Collected data:

►

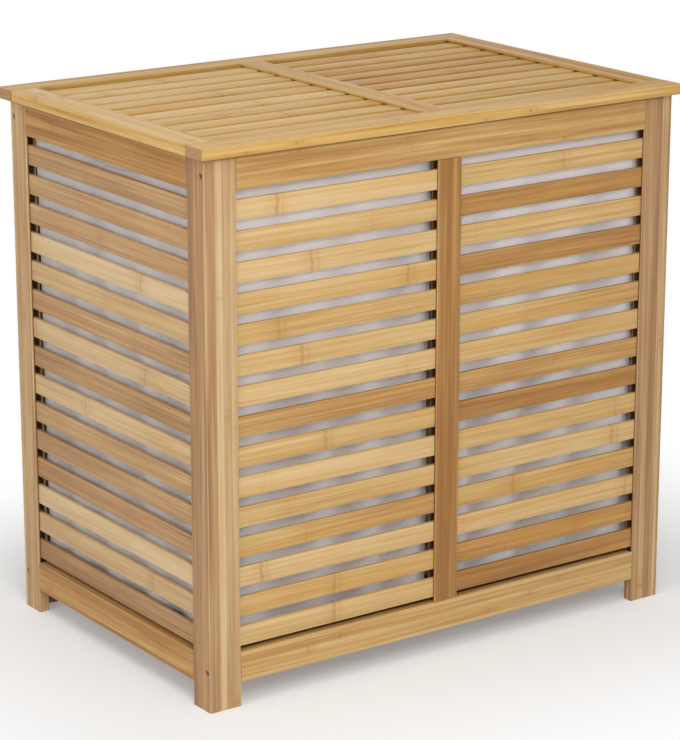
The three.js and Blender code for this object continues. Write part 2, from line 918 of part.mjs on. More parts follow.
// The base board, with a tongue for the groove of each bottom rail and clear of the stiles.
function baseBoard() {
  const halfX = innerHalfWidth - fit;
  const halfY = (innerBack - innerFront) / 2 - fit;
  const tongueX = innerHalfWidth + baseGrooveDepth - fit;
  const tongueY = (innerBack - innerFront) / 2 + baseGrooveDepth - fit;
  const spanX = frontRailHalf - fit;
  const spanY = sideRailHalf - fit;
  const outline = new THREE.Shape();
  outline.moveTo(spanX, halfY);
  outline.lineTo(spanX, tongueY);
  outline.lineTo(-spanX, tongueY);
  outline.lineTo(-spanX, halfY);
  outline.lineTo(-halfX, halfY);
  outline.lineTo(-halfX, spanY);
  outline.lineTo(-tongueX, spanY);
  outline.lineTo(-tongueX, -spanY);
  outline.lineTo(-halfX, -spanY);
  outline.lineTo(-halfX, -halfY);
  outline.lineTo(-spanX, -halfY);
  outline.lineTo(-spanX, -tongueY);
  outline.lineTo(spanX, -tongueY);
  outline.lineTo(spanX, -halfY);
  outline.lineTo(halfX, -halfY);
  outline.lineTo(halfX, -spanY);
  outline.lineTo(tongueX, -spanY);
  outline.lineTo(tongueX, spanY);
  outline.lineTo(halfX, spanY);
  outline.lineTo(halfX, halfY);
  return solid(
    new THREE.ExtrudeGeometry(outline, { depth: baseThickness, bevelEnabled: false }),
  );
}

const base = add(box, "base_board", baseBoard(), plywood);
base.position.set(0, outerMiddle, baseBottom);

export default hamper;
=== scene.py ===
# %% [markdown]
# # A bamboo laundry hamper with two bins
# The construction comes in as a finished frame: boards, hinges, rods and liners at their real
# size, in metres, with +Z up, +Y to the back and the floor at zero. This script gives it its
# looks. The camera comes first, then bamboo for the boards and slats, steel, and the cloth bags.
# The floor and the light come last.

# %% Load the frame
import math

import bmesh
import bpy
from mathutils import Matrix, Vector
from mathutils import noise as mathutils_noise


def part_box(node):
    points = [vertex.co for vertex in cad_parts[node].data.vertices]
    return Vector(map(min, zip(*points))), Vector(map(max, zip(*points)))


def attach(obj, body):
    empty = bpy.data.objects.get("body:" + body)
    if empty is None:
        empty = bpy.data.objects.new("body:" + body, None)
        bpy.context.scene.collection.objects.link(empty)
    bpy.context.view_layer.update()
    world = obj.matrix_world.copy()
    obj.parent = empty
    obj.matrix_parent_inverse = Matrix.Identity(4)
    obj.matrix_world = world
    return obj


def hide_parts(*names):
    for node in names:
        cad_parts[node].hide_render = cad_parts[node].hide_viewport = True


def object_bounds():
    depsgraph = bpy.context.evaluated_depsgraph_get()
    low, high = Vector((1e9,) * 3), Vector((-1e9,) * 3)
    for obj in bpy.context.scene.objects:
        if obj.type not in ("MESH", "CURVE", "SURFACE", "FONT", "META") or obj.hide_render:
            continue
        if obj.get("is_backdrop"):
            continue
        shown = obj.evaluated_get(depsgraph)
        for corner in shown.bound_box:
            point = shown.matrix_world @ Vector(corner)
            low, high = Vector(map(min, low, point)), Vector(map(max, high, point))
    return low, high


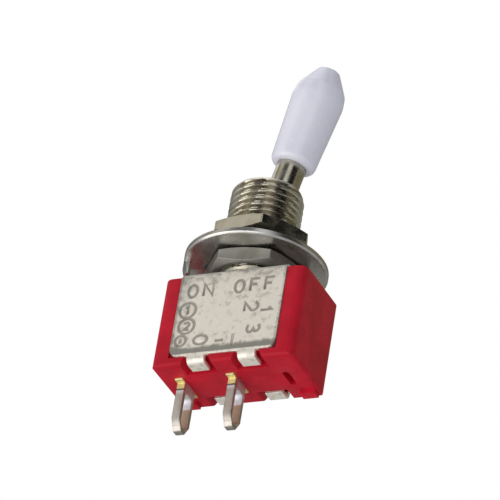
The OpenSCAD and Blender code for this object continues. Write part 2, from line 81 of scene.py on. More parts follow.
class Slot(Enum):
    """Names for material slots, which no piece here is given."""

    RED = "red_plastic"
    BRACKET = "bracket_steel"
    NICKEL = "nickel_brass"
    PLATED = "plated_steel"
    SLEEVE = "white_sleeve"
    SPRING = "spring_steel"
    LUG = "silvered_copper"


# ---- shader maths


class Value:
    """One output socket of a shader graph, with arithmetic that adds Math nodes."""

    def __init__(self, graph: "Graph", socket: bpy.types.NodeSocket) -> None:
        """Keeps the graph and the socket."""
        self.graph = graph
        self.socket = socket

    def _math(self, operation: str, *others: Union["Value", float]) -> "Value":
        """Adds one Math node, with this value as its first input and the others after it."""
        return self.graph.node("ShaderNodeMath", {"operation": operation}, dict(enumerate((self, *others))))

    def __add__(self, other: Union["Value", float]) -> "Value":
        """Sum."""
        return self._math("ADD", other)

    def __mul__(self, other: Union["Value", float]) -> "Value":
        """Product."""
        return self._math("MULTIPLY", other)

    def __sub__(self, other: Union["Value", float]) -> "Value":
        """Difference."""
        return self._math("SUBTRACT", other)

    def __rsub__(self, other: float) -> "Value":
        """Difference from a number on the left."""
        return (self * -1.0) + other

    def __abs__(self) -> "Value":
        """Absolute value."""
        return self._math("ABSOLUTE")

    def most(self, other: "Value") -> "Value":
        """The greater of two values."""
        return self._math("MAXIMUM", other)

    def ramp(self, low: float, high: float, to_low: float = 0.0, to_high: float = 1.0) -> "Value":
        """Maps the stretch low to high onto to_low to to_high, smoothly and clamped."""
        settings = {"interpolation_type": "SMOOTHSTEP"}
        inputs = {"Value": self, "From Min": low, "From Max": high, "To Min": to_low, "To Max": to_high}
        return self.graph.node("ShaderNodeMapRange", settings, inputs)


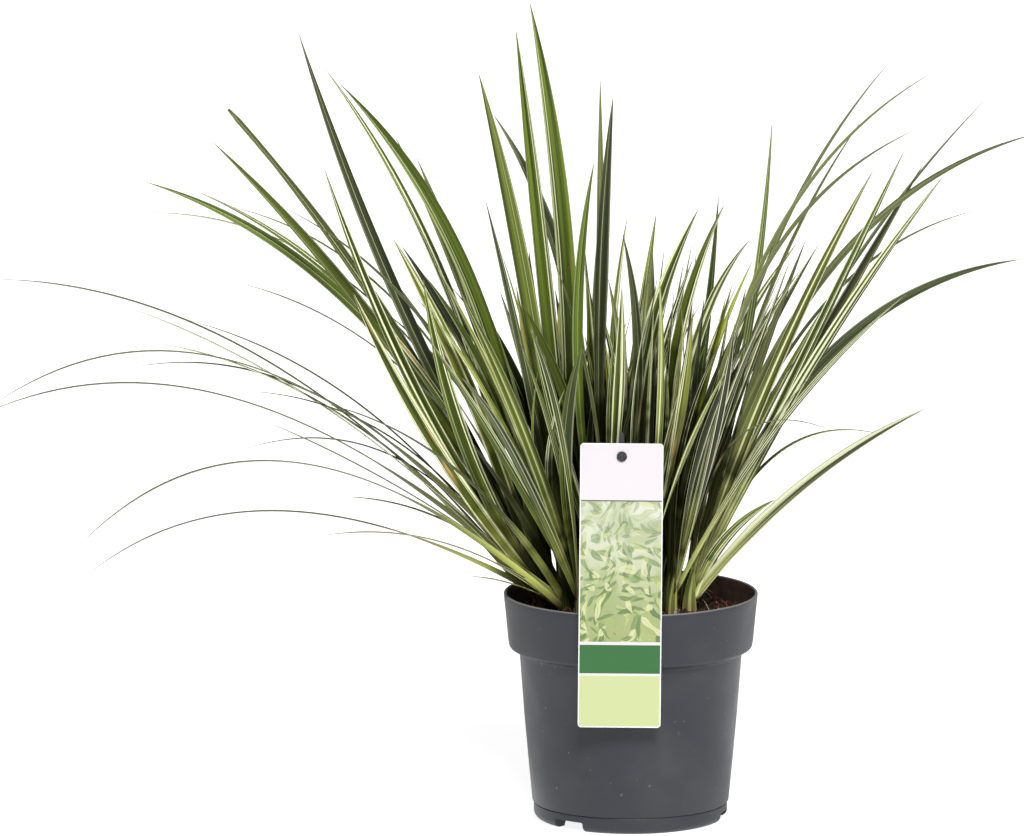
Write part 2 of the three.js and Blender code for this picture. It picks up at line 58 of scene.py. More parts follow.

◄

▶ WHAT YOU ARE ASKED TO DO: Copy each line of the records containing the string "None".

▶ SOLUTION TO THE EXERCISE:
    if empty is None:
        empty = bpy.data.objects.new("body:" + body, None)
    def __init__(self, graph: "Graph", socket: bpy.types.NodeSocket) -> None:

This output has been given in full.